The last leg of my mini Euro-trip was in Eindhoven, a really cool vibrant student city that is rated one of the world's smartest cities’ with a huge amount of tech companies operating out of there. Like Berlin, it has some great vegan options, I had my first ever vegan pizza here, it was without vegan cheese thankfully and it was good! Before I flew back to Dublin on Tuesday I had one last vegan meal on the continent before I headed home. Google led me to Vegan Heroes close to where I was staying. Famed for their vegan fare I gave their legendary ‘Hambourgini’ a try. The ‘beyond meat’ patty is juicy and delicious and the burger is packed with a variety of crispy and fresh vegetables with their signature "Faith Like A Mustard Seed" sauce that I must learn the recipe for. All packed inside their bright beetroot pink vegan buns, this is one of the best burgers I’ve had all year, not because it was vegan, but because it was seriously delicious.

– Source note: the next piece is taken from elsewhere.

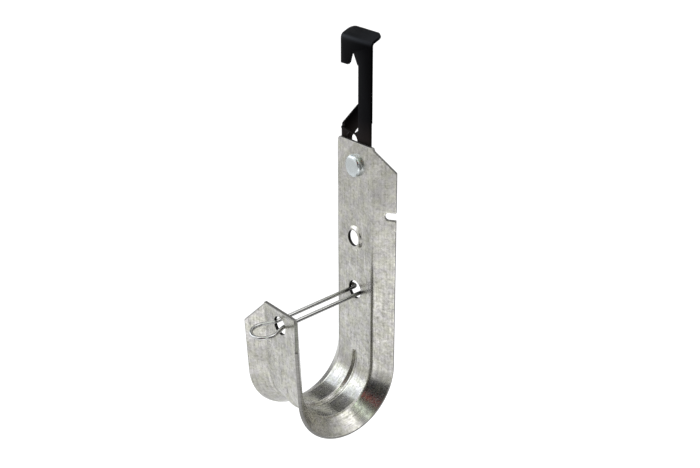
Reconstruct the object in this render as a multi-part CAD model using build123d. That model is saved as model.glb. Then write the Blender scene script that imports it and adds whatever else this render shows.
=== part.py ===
from build123d import *
import os
from math import asin, atan2, cos, degrees, hypot, radians, sin, tan

# Cable j-hook of bent sheet steel, with a spring wire retainer across its mouth and a riveted hanger clip.
# The origin is the centre of the mounting hole, in the plane of the back plate's rear face.
# X runs across the plate, Y back towards the wall and Z up. All sizes are millimetres.

# Sheet body: one flat strip with a flange bent away from the cables along each side
sheet = 1.3
strip_width = 21.3
flange_width = 9.1
flange_angle = 36.4
flange_bend_radius = 0.8

# Loop, back plate and lip
loop_radius = 16.65
lip_lean = 2.9
plate_above_mount = 38.5
loop_below_mount = 51.1
lip_length = 31.3
corner_drop = 8.9
corner_inset = 0.7

# Holes in the body, with their heights above the mounting hole or above the end of the loop
mount_hole_diameter = 6.4
dimple_floor_width = 0.9
dimple_wall_run = 0.7
dimple_depth = 0.9
retainer_hole_diameter = 7.4
plate_hole_height = -22.1
lip_hole_height = 25.0
slot_height = 12.5
slot_width = 3.0
slot_depth = 4.3

# Stiffening rib, pressed outward down the middle of the loop
rib_width = 3.0
rib_depth = 0.8
rib_up_plate = 0.6
rib_up_lip = 3.9

# Retainer wire, placed by its gaps in the two retainer holes
wire_diameter = 1.5
leg_gap_plate = 0.15
leg_gap_lip = 0.25
leg_drop_plate = 0.5
leg_rise_lip = 0.6
tail_gap = 0.9
tail_side_gap = 2.2
tail_bend_radius = 1.3
teardrop_length = 12.7
teardrop_overhang = 1.55
teardrop_bend_radius = 3.0

# Rivet
rivet_height = 29.3
rivet_shank_diameter = 4.8
rivet_clearance = 0.05
rivet_head_diameter = 8.8
rivet_head_height = 2.0
rivet_head_bevel = 0.7
rivet_tail_diameter = 7.0
rivet_tail_height = 1.3
rivet_tail_bevel = 0.5

# Hanger clip, with its heights measured from the rivet that carries it
clip_sheet = 1.0
clip_flange_gap = 0.1
clip_foot = 9.6
clip_web_right = 7.1
clip_strip_left = 0.05
clip_strip_right = 7.4
clip_step_height = 17.6
clip_ledge_height = 12.8
clip_ledge_dip = 1.1
clip_dip_width = 2.2
clip_top = 47.5
clip_bend_radius = 1.2
cap_left = 10.4
cap_rise_angle = 26.6
cap_length = 6.1
cap_corner_radius = 2.7
cap_skew = 2.0
clip_slot_length = 7.4
clip_slot_width = 5.4
clip_slot_x = -4.0
clip_slot_height = 8.8
finger_height = 37.2
finger_width = 5.0
finger_chamfer = 1.0
notch_rise = 5.4
notch_width = 1.3
notch_land = 2.6
wall_depth = 5.3
wall_bend_radius = 0.8
barb_depth = 8.6
barb_slope = 38.8
barb_heel_height = 11.2

# Holes and cuts go this far past both faces of the sheet that they are drawn on
cut_reach = 3 * sheet

front = -sheet
loop_y = front - loop_radius
bend_setback = sheet * tan(radians(flange_angle / 2))
leg_x_plate = (retainer_hole_diameter - wire_diameter) / 2 - leg_gap_plate
leg_x_lip = (retainer_hole_diameter - wire_diameter) / 2 - leg_gap_lip
teardrop_radius = retainer_hole_diameter / 2 + teardrop_overhang

# The round bend of the clip's side wall nests in the corner between the back plate and the left flange
wall_bend_outer = wall_bend_radius + clip_sheet
nest_depth = wall_bend_outer * (1 - cos(radians(flange_angle))) + clip_flange_gap
wall_left = strip_width / 2 - bend_setback - nest_depth / sin(radians(flange_angle)) + wall_bend_outer

# Planes that stand on the cable side of the sheet, with local Y pointing out of the loop
lean = radians(lip_lean)
plate_start = Plane(origin=(0, front, -loop_below_mount), x_dir=(1, 0, 0), z_dir=(0, 0, 1))
lip_start = Plane(
    origin=(0, loop_y - loop_radius * cos(lean), -loop_below_mount - loop_radius * sin(lean)),
    x_dir=(-1, 0, 0),
    z_dir=(0, -sin(lean), cos(lean)),
)
loop_axis = Axis((0, loop_y, -loop_below_mount), (-1, 0, 0))
plate_length = loop_below_mount + plate_above_mount


def along_hook(profile, up_plate, up_lip):
    """Carry a cross-section up the back plate, round the loop and up the lip."""
    plate = extrude(plate_start * profile, amount=up_plate)
    loop = revolve(plate_start * profile, axis=loop_axis, revolution_arc=180 - lip_lean)
    lip = extrude(lip_start * profile, amount=up_lip)
    return plate + loop + lip


def channel_section():
    """The sheet's cross-section: x across the strip, y out of the loop."""
    half = strip_width / 2
    run = flange_width * cos(radians(flange_angle))
    rise = flange_width * sin(radians(flange_angle))
    across = sheet * sin(radians(flange_angle))
    through = sheet * cos(radians(flange_angle))
    right = [
        (half, 0),
        (half + run, rise),
        (half + run - across, rise + through),
        (half - bend_setback, sheet),
    ]
    left = [(-x, y) for x, y in reversed(right)]
    section = make_face(Polyline(*right, *left, close=True))
    creases = section.vertices().filter_by_position(Axis.Y, -0.01, 0.01)
    section = fillet(creases, flange_bend_radius + sheet)
    inner = [v for v in section.vertices() if abs(abs(v.X) - half + bend_setback) < 0.01]
    return fillet(inner, flange_bend_radius)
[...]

I finally got back to Dublin after a delayed flight from Eindhoven. I was shattered after a long week and a serious amount of traveling. I had a show in Dublin that night so I went home briefly to dump my bag, showered, changed, had a soy yoghurt and headed into town for one more show. My vegan week was over.

It was a hectic week but a relatively normal week for me given my career choice, I’m always on the road. I’m glad I went vegan for the week, it opened my pallet up to a whole new world of things I probably would never have tried. It also made me very conscious of the amount of animal products I consume and if you’re a hardcore vegan or a carnivorous meat-eater I think we can all agree that at the very least we need to eat less meat and try to help the planet out. Greta is angry with us and she has every right to be. 

Being vegan takes a bit more effort and planning, some products are more expensive but some are also incredibly cheap if you make some meals at home. Daal lentils are amazing and you can pack them with as many or as little spices as you like, have it with some beans or veg and brown rice and you have a hearty meal. Give being vegan a go, even if it’s only for a meal or two, you’ll be glad you did... unless you try the cheese of course.